→ TASK OBJECTIVE
Up to and including the line containing "recess_depth = 34.0", please reproduce the lines of the listing below, starting from the top.

→ SUPPLIED MATERIAL
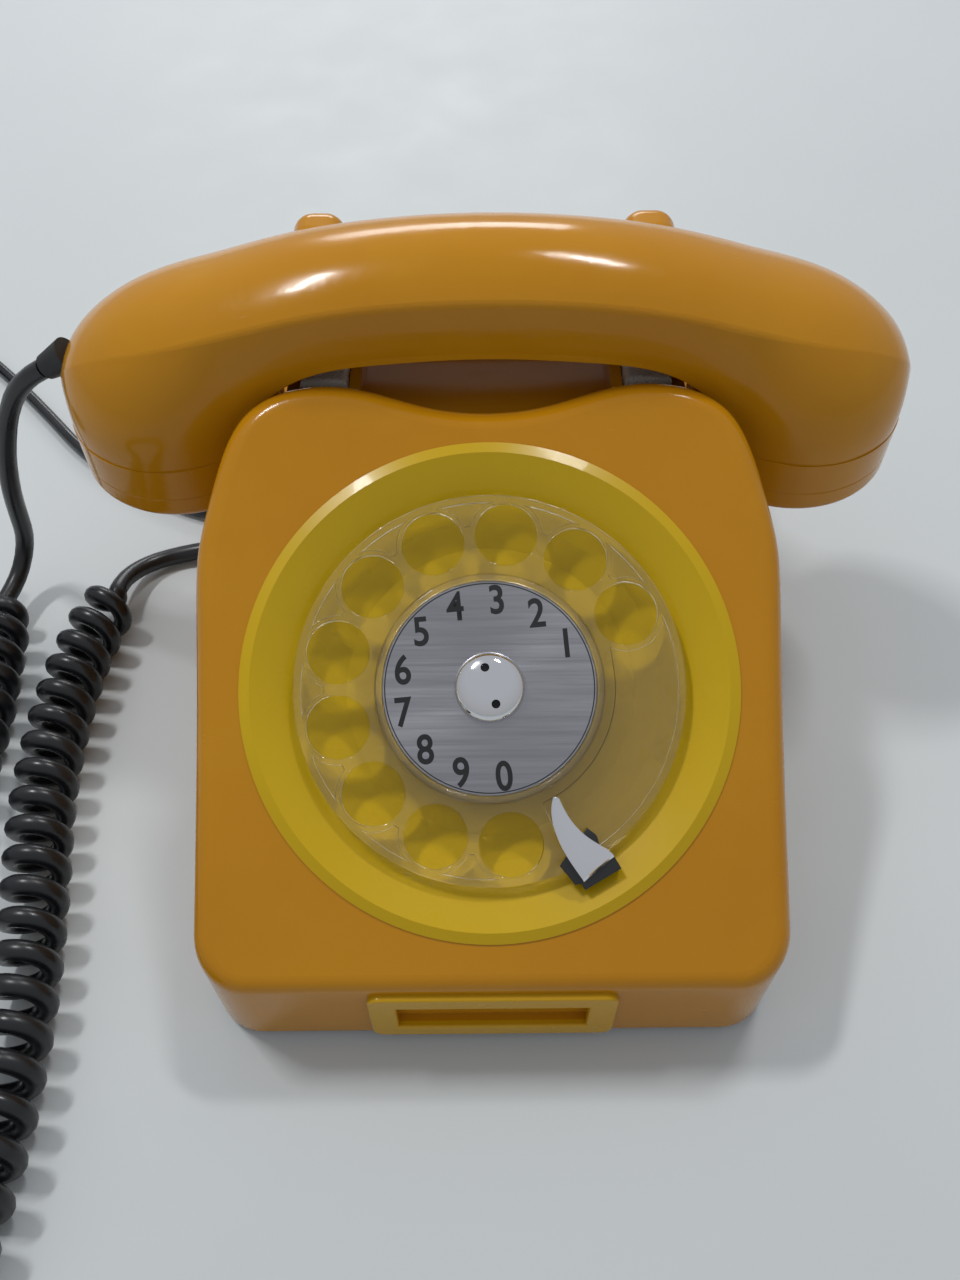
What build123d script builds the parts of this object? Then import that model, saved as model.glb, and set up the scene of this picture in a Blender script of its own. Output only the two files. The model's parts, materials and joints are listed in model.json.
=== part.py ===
"""Rotary desk telephone with a handset across its cradle.  Millimetres, +Z up, +X to the right, -Y to the front.
The origin is on the table, under the middle of the telephone."""

import os
from math import cos, pi, radians, sin, tan

from build123d import *

os.makedirs("parts", exist_ok=True)

# ---- driving dimensions: case ----
case_depth = 190.0
case_half_width = 65.0  # at the front
case_rear_half_width = 62.0
wall = 2.5
foot_height = 3.0
lip_height = 31.0  # where the front face meets the slope
slope = 30.7  # degrees from the table
lip_round = 5.0  # all round the sloping face
front_corner = 12.0
deck_height = 57.0  # lower rear deck under the handset's ends
deck_corner = 16.0
cradle_half_width = 47.5
trough_floor = 84.0
saddle_height = 88.5
saddle_inner = 30.0
rim_height = 99.0
horn_height = 108.0
horn_x = 41.0
horn_width = 13.0
recess_half_width = 36.0
recess_low = 61.0
recess_high = 78.0
recess_depth = 34.0

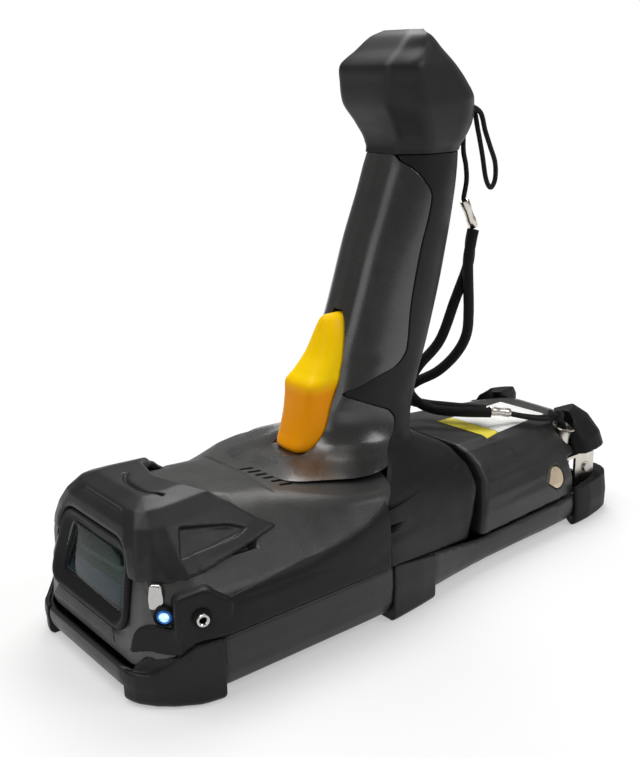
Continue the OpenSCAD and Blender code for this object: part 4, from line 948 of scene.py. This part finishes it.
insideSet = {
    # corners and edge of the boxes
    "bay": [((-23, -104.5, 24.5), (23, -84, 26.2), 0.3), ((-23, -86, 25), (23, -84, 51), 0.3)],
    "chips": [
        ((6.5, -101.2, 31.6), (10.5, -98.8, 33.8), 0.25), ((11.5, -100, 32.2), (15.2, -97.5, 34.6), 0.3),
        ((1.2, -99.5, 31.5), (4.4, -97.8, 33.6), 0.2), ((-4.5, -99.8, 31.5), (-1.8, -98.2, 32.8), 0.2),
    ],
    # path and radius
    "wires": [
        ([(13.6, -101.5, 34.2), (13.9, -101.2, 37.5), (13.4, -101, 41.2)], 0.35),
        ([(14.7, -101.3, 34.2), (14.9, -100.9, 37), (14.6, -100.8, 40.2)], 0.3),
    ],
    # outline, radius of its corners, half thickness, place, turn about X
    "engineBoard": ([(-21, -9), (21, -9), (21, 7.5), (-21, 3.5)], 0, 0.7, (0, -99.5, 29.5), 28),
    "engineGlow": ([(-19, -6), (19, -6), (17, 0.6), (-17, 0.6)], 1.5, 0.3, (0, -105.8, 29.0), 52),
}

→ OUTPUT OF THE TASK
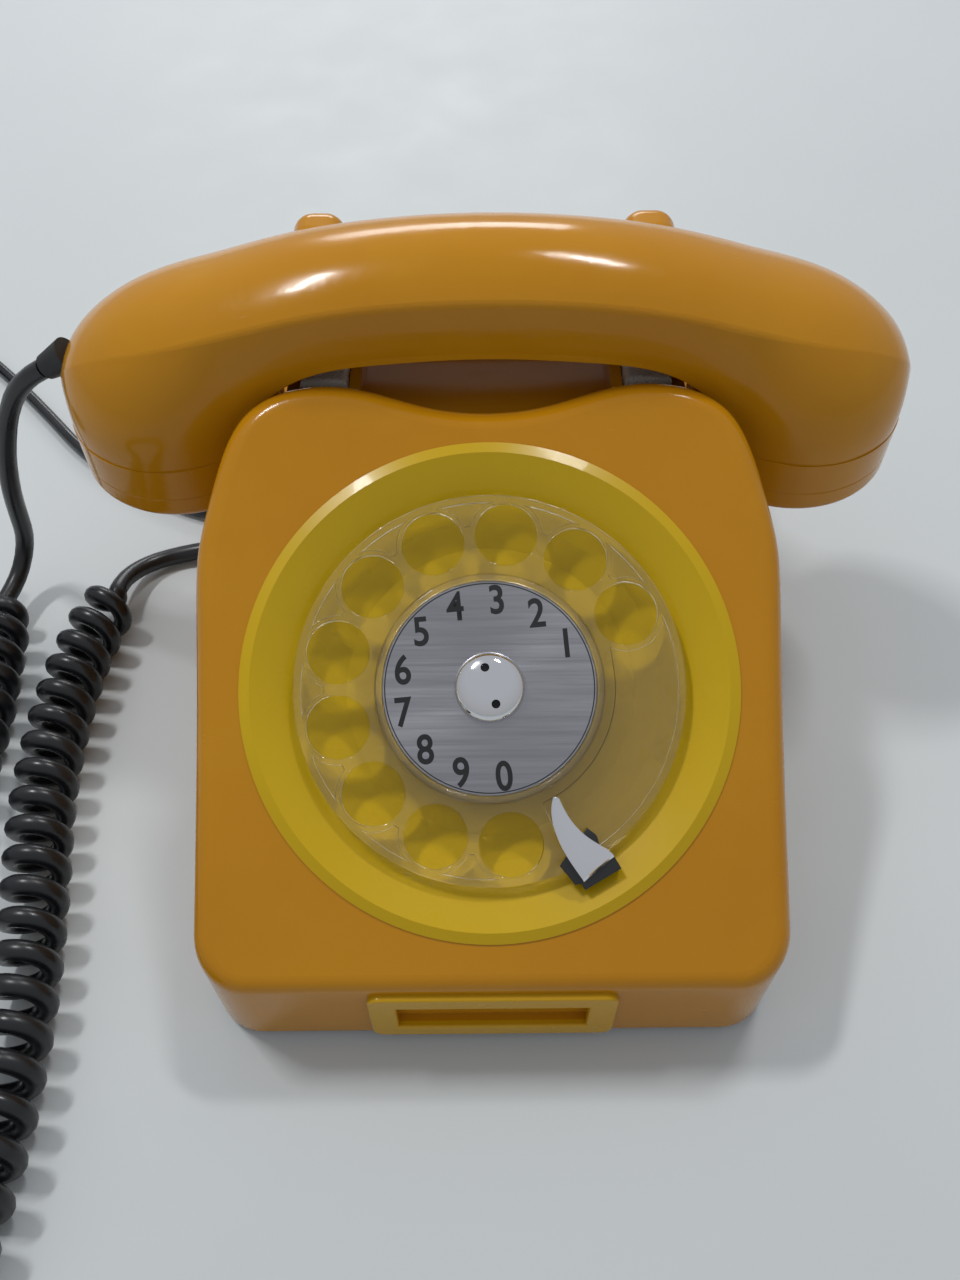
What build123d script builds the parts of this object? Then import that model, saved as model.glb, and set up the scene of this picture in a Blender script of its own. Output only the two files. The model's parts, materials and joints are listed in model.json.
=== part.py ===
"""Rotary desk telephone with a handset across its cradle.  Millimetres, +Z up, +X to the right, -Y to the front.
The origin is on the table, under the middle of the telephone."""

import os
from math import cos, pi, radians, sin, tan

from build123d import *

os.makedirs("parts", exist_ok=True)

# ---- driving dimensions: case ----
case_depth = 190.0
case_half_width = 65.0  # at the front
case_rear_half_width = 62.0
wall = 2.5
foot_height = 3.0
lip_height = 31.0  # where the front face meets the slope
slope = 30.7  # degrees from the table
lip_round = 5.0  # all round the sloping face
front_corner = 12.0
deck_height = 57.0  # lower rear deck under the handset's ends
deck_corner = 16.0
cradle_half_width = 47.5
trough_floor = 84.0
saddle_height = 88.5
saddle_inner = 30.0
rim_height = 99.0
horn_height = 108.0
horn_x = 41.0
horn_width = 13.0
recess_half_width = 36.0
recess_low = 61.0
recess_high = 78.0
recess_depth = 34.0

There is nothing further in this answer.